• Alan Bray

Verisimilitude


A work of fiction cannot be held to the same standards of truth as non-fiction; by its nature, it is largely “made-up.” However, a quality of plausibility is necessary to convince the reader that the fiction is at least rooted in a common reality.

The Hour of Parade is a work of fiction. The major characters in Parade are not based on real people as characters in the genre of historical fiction may be but are portrayed in real historic settings, in particular the aftermath of the battle of Austerlitz. Alexi Ruzhensky, one of the main characters, is a Russian officer wounded at the battle who is able to get to the Bavarian city of Munich to find the French officer who killed his brother.

What historical evidence exists that would make the scenario of The Hour of Parade believable as a fiction?

According to Alexander Mikaberidze, in his article “A Few Notes on the Casualties at Austerlitz,” the Russian Army had many men wounded and captured in addition to those killed at the battle. In early January, 1806, the Russian envoy to Vienna made inquiries about their condition. Those captured were being held in detention camps, and agreement was reached between the French and Russian authorities that they would be released to return to Russia. At this time, as many as six hundred Russian soldiers were begging on the streets of Vienna and were rounded up by the French and sent off to detention under Austrian guard. However, the Austrians were sympathetic to their former allies and only 120 Russians reached the camps, the rest allowed to escape.

Many wounded officers were recuperating in private homes in the large area between the cities of Vienna and Brunn. The Russian envoy secretly provided about one hundred of the wounded with money and instructions to escape. It appears from the envoy’s reports that 12,490 wounded and sick Russian soldiers and officers were being treated in hospitals and private homes. 1,355 died, 6,407 had returned to Russia by February, and one hundred forty-one were listed as escaped. That leaves 4,582 Russians left behind to recover under the supervision of their former allies. The number of troops who were hiding in the area of Vienna and Brunn is unknown.

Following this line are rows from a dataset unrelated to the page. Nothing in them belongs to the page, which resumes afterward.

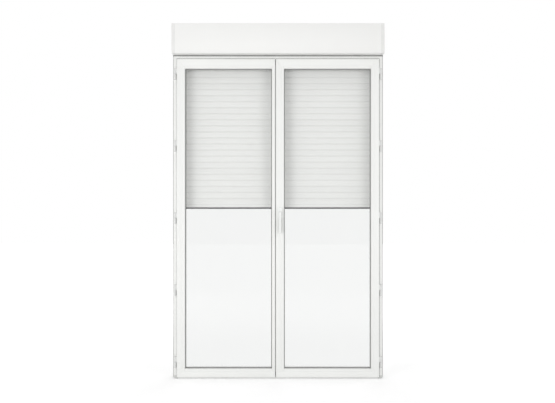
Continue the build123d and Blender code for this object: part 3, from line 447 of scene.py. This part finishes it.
def spacer_metal(colour):
    """Dull strip pricked with the small holes that open to its drying beads."""
    finish = Finish("spacer_metal")
    cells = finish.cells(420, "F1", 0.25)
    # Painted shade: the tint below makes the strip darker in its holes, where the mask is 0
    unpricked = finish.node("ValToRGB", {"stops": [(0.16, 0), (0.24, 1)]}, {"Fac": cells})["Color"]
    cloud = finish.noise(finish.place(), 70, 3, 0.6)
    return finish.surface(
        {
            "Base Color": finish.tint(colour, unpricked, 0.14),
            "Metallic": 0.75,
            "Roughness": 0.42 + cloud * 0.16,
            "Normal": finish.bump(unpricked, 0.5, 0.2 * MM),
        }
    )


def painted_casing(colour):
    """Hammered grey paint on the motor's tube."""
    finish = Finish("motor_paint")
    cloud = finish.noise(finish.place(), 25, 3, 0.6)
    return finish.surface(
        {
            "Base Color": finish.tint(colour, cloud, 0.15),
            "Roughness": 0.36 + cloud * 0.16,
            "Normal": finish.bump(finish.cells(500), 0.3, 0.3 * MM),
        }
    )


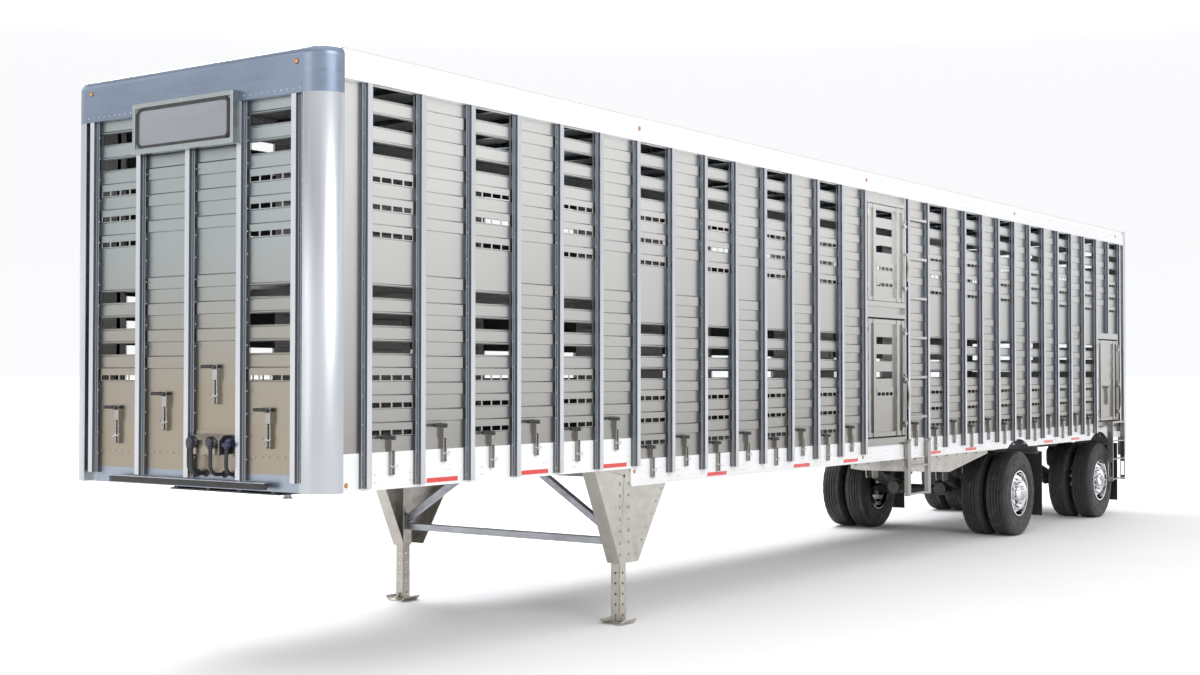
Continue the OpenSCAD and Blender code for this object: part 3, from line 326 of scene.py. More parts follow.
def bare_steel():
    f = Finish("bare_steel", (0.40, 0.41, 0.44), 0.9, 0.46)
    f.mottle(0.12, 6.0).streaks(0.12, 10.0, (1, 1, 4))
    return f.bump(150, 0.0008, 0.25).worn((0.24, 0.17, 0.12), 0.45, 18).done()


def galvanised():
    f = Finish("galvanised_plate", (0.52, 0.50, 0.465), 0.85, 0.42)
    f.mottle(0.10, 9.0).streaks(0.12, 7.0, (1, 1, 3))
    f.bump(1.8, 0.008, 0.15, (1, 1, 1), 1).bump(110, 0.0006, 0.2)
    return f.dust_and_low_shade(DUST_AND_SHADE_BROWN, 1.3, 0.3, 0.4).done()


def chassis_black():
    f = Finish("chassis_black", (0.030, 0.030, 0.033), 0.0, 0.42)
    f.mottle(0.25, 5.0).streaks(0.14, 8.0, (1, 1, 1))
    f.bump(90, 0.0010, 0.3)
    return f.worn((0.13, 0.11, 0.09), 0.5, 12).dust_and_low_shade((0.20, 0.17, 0.14), 0.95, 0.35, 0.35).done()


def shutter_black():
    f = Finish("shutter_black", (0.035, 0.036, 0.038), 0.2, 0.38)
    return f.mottle(0.2, 6.0).streaks(0.12, 9.0).bump(80, 0.0006, 0.2).done()


def polished():
    f = Finish("polished_aluminium", (0.86, 0.865, 0.875), 1.0, 0.09)
    f.mottle(0.03, 8.0).streaks(0.05, 12.0, (1, 1, 1))
    return f.bump(14, 0.0006, 0.08).done()


def tyre_rubber():
    f = Finish("tyre_rubber", (0.022, 0.022, 0.023), 0.0, 0.62)
    f.mottle(0.25, 9.0).streaks(0.12, 14.0, (1, 1, 1))
    f.bump(260, 0.0010, 0.35).bump(30, 0.0012, 0.2)
    return f.worn((0.060, 0.055, 0.048), 0.6, 8).dust_and_low_shade((0.11, 0.10, 0.085), 0.35, 0.0, 0.35).done()


def black_rubber():
    f = Finish("black_rubber", (0.018, 0.018, 0.019), 0.0, 0.50)
    f.mottle(0.2, 11.0).streaks(0.12, 16.0, (1, 1, 1))
    return f.bump(320, 0.0006, 0.3).done()


def moulded_black():
    f = Finish("moulded_black", (0.022, 0.023, 0.030), 0.0, 0.36)
    f.mottle(0.15, 15.0).streaks(0.10, 20.0, (1, 1, 1))
    return f.bump(500, 0.0004, 0.35).done()


def amber_lens():
    f = Finish("amber_lens", (0.85, 0.30, 0.02), 0.0, 0.12)
    f.bsdf.inputs["Transmission Weight"].default_value = 0.25
    f.bsdf.inputs["Coat Weight"].default_value = 0.6
    return f.mottle(0.12, 60.0).streaks(0.05, 40, (1, 1, 1)).bump(180, 0.0008, 0.3).done()


def red_lens():
    f = Finish("red_lens", (0.55, 0.010, 0.010), 0.0, 0.12)
    f.bsdf.inputs["Transmission Weight"].default_value = 0.2
    f.bsdf.inputs["Coat Weight"].default_value = 0.6
    return f.mottle(0.12, 60.0).streaks(0.05, 40, (1, 1, 1)).bump(180, 0.0008, 0.3).done()


def reflective_tape():
    """Red tape with a fine prism pattern."""
    f = Finish("reflective_tape", (0.72, 0.02, 0.015), 0.0, 0.25)
    cells = f.node("ShaderNodeTexVoronoi")
    cells.inputs["Scale"].default_value = 180
    f.link(f.coords, cells.inputs["Vector"])
    shade = f.remap(cells.outputs["Distance"], 0.0, 0.7, 0, 1)
    f.base = f.mix(shade, (0.85, 0.05, 0.03), (0.50, 0.008, 0.008))
    f.bsdf.inputs["Coat Weight"].default_value = 0.5
    return f.streaks(0.08, 30, (1, 1, 1)).bump(400, 0.0004, 0.3).done()


def sign_face():
    f = Finish("sign_face", (0.21, 0.225, 0.25), 0.0, 0.30)
    f.bsdf.inputs["Coat Weight"].default_value = 0.4
    f.bsdf.inputs["Coat Roughness"].default_value = 0.15
    f.mottle(0.05, 2.0, (1, 1, 1.5)).streaks(0.08, 4.0, (1, 0.3, 4))
    return f.bump(2.0, 0.003, 0.1, (1, 1, 1), 1).done()


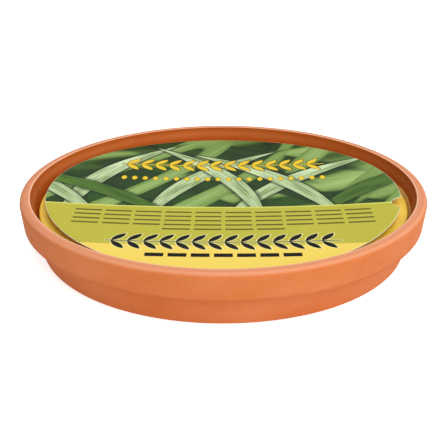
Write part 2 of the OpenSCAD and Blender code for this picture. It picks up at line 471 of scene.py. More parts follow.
        # A slow bow keeps the shapes from lying dead straight
        across = g.math("MULTIPLY_ADD", g.math("SINE", along / bow_length), bow_depth, across)
        shape = g.noise(g.join(along / i["Length"], across / i["Width"], i["Seed"]), 1.0, detail=0.0)
        mask = g.step(shape, start - soft, start + soft)
        fine = g.noise(g.join(along / fine_length, across, i["Seed"]), 0.9, detail=2.0, rough=0.65)
        fine_part = (fine - fine_middle) * fine_share
        bright = g.math("ADD", (shape - start) * contrast, fine_part, clamp=True)
        return {"Colour": g.blend(mask, i["Under"], g.blend(bright, i["Dark"], i["Light"]))}

    @staticmethod
    def _garland(g: Graph, i: dict[str, Term]) -> dict[str, Term]:
        """Distance to a stem with a leaf on each side at every pitch, centred on the point's origin.

        Args:
            g: The group's graph.
            i: The group's inputs.

        Returns:
            The group's outputs.
        """
        cells_left, end_steepness = 200.0, 20.0
        pitch, stem_w = i["Pitch"], i["Stem"]
        x, y, _ = g.parts(i["Point"])
        cell = g.math("MODULO", x + pitch * cells_left, pitch) - pitch * 0.5
        sin, cos = g.math("SINE", i["Tilt"]), g.math("COSINE", i["Tilt"])
        half_l = i["Leaf Length"] * 0.5
        up = abs(y) - g.math("MULTIPLY_ADD", half_l, sin, stem_w * 0.25)
        along = cell * cos + up * sin
        across = up * cos - cell * sin
        half_w = half_l / i["Slimness"]
        bow = (half_l * half_l + half_w * half_w) / (half_w * 2.0)
        leaf = g.vector("LENGTH", g.join(along, abs(across) + (bow - half_w))) - bow
        # Steep, so that the outline of a leaf past the end isn't drawn either
        past_row = (abs(x) - i["Leaves"] * pitch * 0.5) * end_steepness
        leaf = g.math("MAXIMUM", leaf, past_row)
        stem = g.math("MAXIMUM", abs(y) - stem_w * 0.5, abs(x) - i["Length"] * 0.5)
        return {"Distance": g.math("MINIMUM", leaf, stem)}

    @staticmethod
    def _dashes(g: Graph, i: dict[str, Term]) -> dict[str, Term]:
        """Distance to a centred row of dashes.

        Args:
            g: The group's graph.
            i: The group's inputs.

        Returns:
            The group's outputs.
        """
        pitch = i["Pitch"]
        x, y, _ = g.parts(i["Point"])
        row_half = i["Count"] * pitch * 0.5
        cell = g.math("FLOORED_MODULO", x + row_half, pitch) - pitch * 0.5
        across = abs(cell) - (pitch - i["Gap"]) * 0.5
        dash = g.math("MAXIMUM", across, abs(y) - i["Height"] * 0.5)
        return {"Distance": g.math("MAXIMUM", dash, abs(x) - row_half)}

    @staticmethod
    def _inked(g: Graph, i: dict[str, Term]) -> dict[str, Term]:
        """A printed shape with an outline, over what lies under it.

        Args:
            g: The group's graph.
            i: The group's inputs.

        Returns:
            The group's outputs.
        """
        soft = i["Softness"]
        hard = -soft
        outer = 1.0 - g.step(i["Distance"] - i["Outline Width"], hard, soft)
        outlined = g.blend(outer, i["Under"], i["Outline"])
        return {"Colour": g.blend(1.0 - g.step(i["Distance"], hard, soft), outlined, i["Fill"])}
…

One of the premises of The Hour of Parade is that one of these Russian soldiers reached Munich. Mention is made of bribes given to Austrian officials, a story and disguised identity designed to mislead the French and Bavarian authorities.

Of course, an additional answer to the question how could Alexi do this, is that most cities in Europe, then as is now, had large populations of people from other countries. In 1806, Munich had an ethnic Russian community, served by a Consulate and an Orthodox church.

Finally, as in any time of war, cities were filled with refugees and exiles. Passports and papers could be obtained by bribery and forgery, and without modern technology, the authorities in 1806 were hard pressed to identify people who wished to conceal themselves. A wealthy person, in particular an aristocrat, was much less likely to be questioned.